Glad we got that out of the way! Now onto the fun stuff.
As I’m sure a lot of you agree the darn cord on the Makita is great for trim routing, horrible for CNC work… So I got rid of mine.
First off you will need to get one of the coil cords I (and others have discussed) and disassemble your Makita (took me a total of 4 min for this part) Remove the 4 screws on the bottom of the router and then slice your factory label with an X-acto knife (THIS PROBABLY VOIDS YOUR MAKITA WARRANTY, as if this whole thread doesn’t already do that)
Remove the 2 screws that hold the cord and cord stress relief. Then strip off one end of the Coil cord (DO NOT CUT IT SHORTER) loosen the 2 set screws on the connector and remove the factor cord & stress relief.
Next: Run the cord through the stress relief and through the old cord path, and connect the black wire to the black and white to white, tighten screws.
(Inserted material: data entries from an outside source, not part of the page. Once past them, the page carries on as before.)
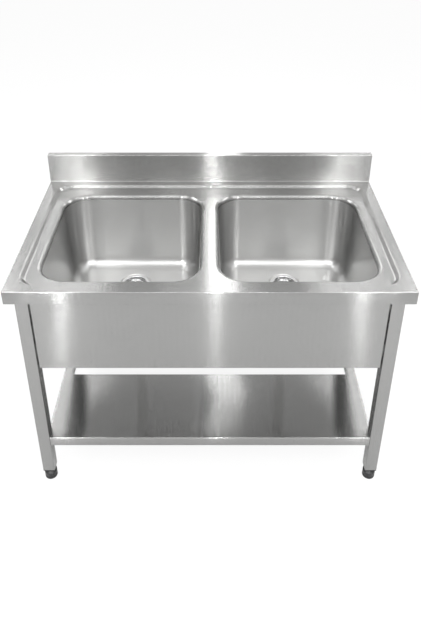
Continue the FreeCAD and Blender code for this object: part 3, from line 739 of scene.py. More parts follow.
def grain_group() -> bpy.types.NodeTree:
    """Brushed grain: scratches along the grain map, which lean the surface across them.

    Each fine scratch turns the normal about its own line, so a lamp's reflection is drawn out across the
    grain and stays narrow along it, as on brushed sheet.
    """
    group, given, sink = shader_group(
        "brushed grain",
        [("Grain", "Vector"), ("Tangent", "Vector"), ("Length", "Float"), ("Width", "Float"),
         ("Spread", "Float")],
        [("Mask", "Float"), ("Normal", "Vector")],
    )
    shader = Shader(group)
    split = shader.node("SeparateXYZ", {0: given["Grain"]})
    layers = []
    for stretch, breadth in ((1.0, 1.0), (4.0, 8.0)):
        along = shader.math("DIVIDE", shader.math("DIVIDE", split.outputs[0], given["Length"]), stretch)
        across = shader.math("DIVIDE", shader.math("DIVIDE", split.outputs[1], given["Width"]), breadth)
        spot = shader.node("CombineXYZ", {0: along, 1: across})
        noise = shader.node(
            "TexNoise", {"Vector": spot.outputs[0]}, noise_dimensions="2D", Scale=1.0, Detail=2.0
        )
        layers.append(noise.outputs[0])
    both = shader.math("ADD", *(shader.math("MULTIPLY", layer, 0.5) for layer in layers))
    group.links.new(shader.spread(both, 0.35, 0.65, 0.0, 1.0), sink.inputs["Mask"])
    shape = shader.node("NewGeometry")
    side = shader.node(
        "VectorMath", {0: shape.outputs["Normal"], 1: given["Tangent"]}, operation="CROSS_PRODUCT"
    )
    lean = shader.math("MULTIPLY", shader.math("SUBTRACT", layers[0], 0.5), given["Spread"])
    push = shader.node("VectorMath", {0: side.outputs[0]}, operation="SCALE")
    group.links.new(lean, push.inputs["Scale"])
    turned = shader.node("VectorMath", {0: shape.outputs["Normal"], 1: push.outputs[0]}, operation="ADD")
    unit = shader.node("VectorMath", {0: turned.outputs[0]}, operation="NORMALIZE")
    group.links.new(unit.outputs[0], sink.inputs["Normal"])
    return group


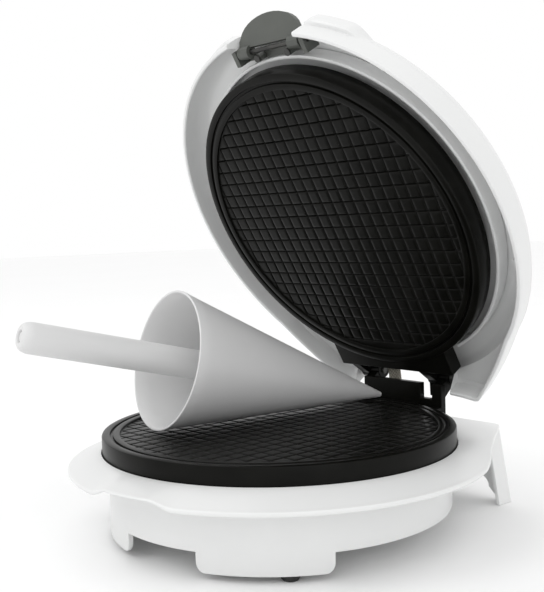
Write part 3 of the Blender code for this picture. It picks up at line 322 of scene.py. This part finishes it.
def baseHousing():
    # a turned shell: a sloping flange with a rolled rim, a skirt below it that reaches down
    # in rounded blocks, and a flat shelf inside; the flange widens to the deck at the back
    s = baseShape
    middles = np.radians(s["blockMiddles"])
    half, rounding = math.radians(s["blockHalf"]), s["blockRound"] / s["skirtRadius"]
    steps = np.concatenate([[-0.0006, 0.0], rounding * (1 - np.cos(np.linspace(0.2, np.pi / 2, 9)))])
    edges = np.concatenate([m + side * (half - steps) for m in middles for side in (-1, 1)])
    angles = shellAngles(288, edges)
    degrees = np.degrees(angles)
    # how far the skirt reaches down: a quarter circle at each lower corner of a foot block
    inward = np.max([half - np.abs(angles - m) for m in middles], axis=0) * s["skirtRadius"]
    fall = np.clip(s["blockRound"] - inward, 0, s["blockRound"])
    bottom = s["blockBottom"] - s["blockRound"] + np.sqrt(s["blockRound"] ** 2 - fall ** 2)
    bottom = -np.where(inward < -1e-5, s["skirtBottom"], bottom)
    toDeck = smoothStep(np.abs(degrees), s["deckFrom"], s["deckTo"])
    lip = smoothStep(degrees, *s["lipFrom"]) * (1 - smoothStep(degrees, *s["lipTo"]))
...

Fit the stress relief back in its retaining slot and put the router back together.
Then using your amazing solder/shrink wrap/taping skills take the old end of the router cord (I would cut off the last 4" as it gets pretty smashed from being in the keeper) and attach it to the other end of your beautiful Coil Cord… BAM (If I only had on my white Chef’s apron) you have a router with a nice long cord of which the first 6’ is coil city.
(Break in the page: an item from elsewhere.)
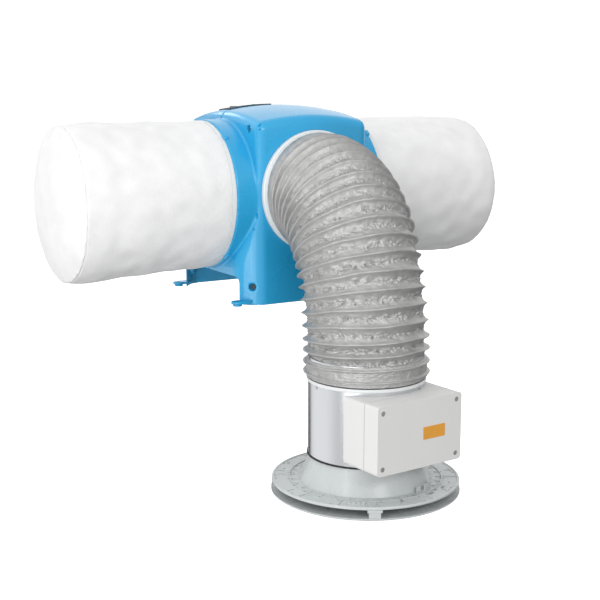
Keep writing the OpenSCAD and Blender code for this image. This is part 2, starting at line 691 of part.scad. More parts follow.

Reinstall your router in the Z-Axis and I (already having removed the old cord from the OF keeper plate it was originally routed through) then I took a black zip-tie and wrapped the cord just before the first loop and stuck it through the old cord track. Then, cut the very end off of a 2nd zip-tie and used it as a nut (if you will) to retain the zip-tie and adjust the length. I’m sure some of you super genius Fusion 360 guru’s like @RowdyRoman , @Greg and others will likely come up with some custom 3D printed mount and way to secure the cord better, which I would happy to swap to if they do.
Then I just ran the cord through a mount that @Garrett created (I had to chop it up a bit to allow for my drag chain mount, but it sill works as ugly as it is) and slipped it right into my drag chain.
The rest is history…
See it in action here: Zero binding, plenty of length and completely out of the way. Please excuse the shaky movements as it turns out, its harder than I expected to video and use a gamepad.
Hope you enjoyed today’s lesson on how to possibly electrocute yourself and make your OF that much better. (Humble opinion inserted throughout)
-Alex
PS: @Mark any idea why my Z-Axis nut makes that darn clicking noise… very annoying. It did not used to do it.